Pretty well spot on. The only differences I’ve encountered are those who call themselves slender/thin are often average, and those thin through eating disorders consider themselves average.
The one you missed is “generous”. I imagine no man ever describes himself as such, but it’s the favorite of gold diggers to describe their ideal quarry. Along with “enjoys the finer things in life”, as you mentioned, and if they really know what they’re doing, “discreet”. Those are probably all over Ashley Madison.
Educated: Managed to surprise HERSELF by graduating SOMETHING and will let you know it at all possible times especially if her level of education exceeds yours.
Self Sufficient/Independent: Has a job, a car, and own apartment. Just needs you for bang bang.
Animal lover: Your needs will always come second to “Precious”. Also, Precious will hate you and pee on your stuff, and you will be at fault for it.
Descrete: Can’t spell discreet, so there’s little chance she is smart enough to BE discreet.
Old fashioned (edit): and by kitchen, you mean; Will not get a real job. Also, takes physical abuse well – won’t call the cops on you.
Likes sports: WARNING! All women are either obnoxious fans or hate sports completely. There is no middle ground here. Your FIRST question at this point is what sport and team. Sport’s seasons can be long and you don’t want to be stuck with a Giants fan during the holidays.
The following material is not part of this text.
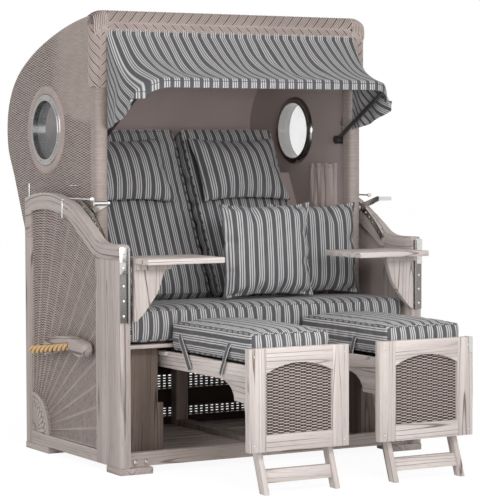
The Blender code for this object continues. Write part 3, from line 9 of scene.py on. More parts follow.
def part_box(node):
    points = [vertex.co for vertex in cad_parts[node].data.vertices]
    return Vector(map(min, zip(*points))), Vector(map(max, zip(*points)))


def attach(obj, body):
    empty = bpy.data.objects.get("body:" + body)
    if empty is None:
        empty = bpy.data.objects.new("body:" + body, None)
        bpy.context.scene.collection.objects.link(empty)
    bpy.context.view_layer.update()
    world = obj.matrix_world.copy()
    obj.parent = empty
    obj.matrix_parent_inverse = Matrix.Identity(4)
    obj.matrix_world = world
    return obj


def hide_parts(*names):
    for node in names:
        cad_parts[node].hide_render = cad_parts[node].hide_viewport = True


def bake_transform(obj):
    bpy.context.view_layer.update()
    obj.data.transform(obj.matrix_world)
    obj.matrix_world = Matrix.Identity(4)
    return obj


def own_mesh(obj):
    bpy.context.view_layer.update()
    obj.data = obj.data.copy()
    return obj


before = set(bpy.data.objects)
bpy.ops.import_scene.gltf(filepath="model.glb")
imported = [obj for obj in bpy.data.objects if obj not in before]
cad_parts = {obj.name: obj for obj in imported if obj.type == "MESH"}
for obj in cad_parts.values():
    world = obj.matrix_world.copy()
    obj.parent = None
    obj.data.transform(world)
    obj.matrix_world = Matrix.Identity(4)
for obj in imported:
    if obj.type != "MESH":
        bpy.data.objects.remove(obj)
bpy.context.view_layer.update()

New to this “online stuff”: Has humped everything at the bar with legs including the stools and is now looking for a new supply outlet.
OK so ILU & TTYL LOL 😉 : Is either 14 or a cop. Approach the rear entrance first, dressed as a delivery guy. Chris Hansen has no strategy for this approach.
Likes music/Loves to have fun: Too shallow to think of anything substantial to say. Also if it’s not obvious: likes to breathe, blink, owns a computer, has fingerprints and can walk erect.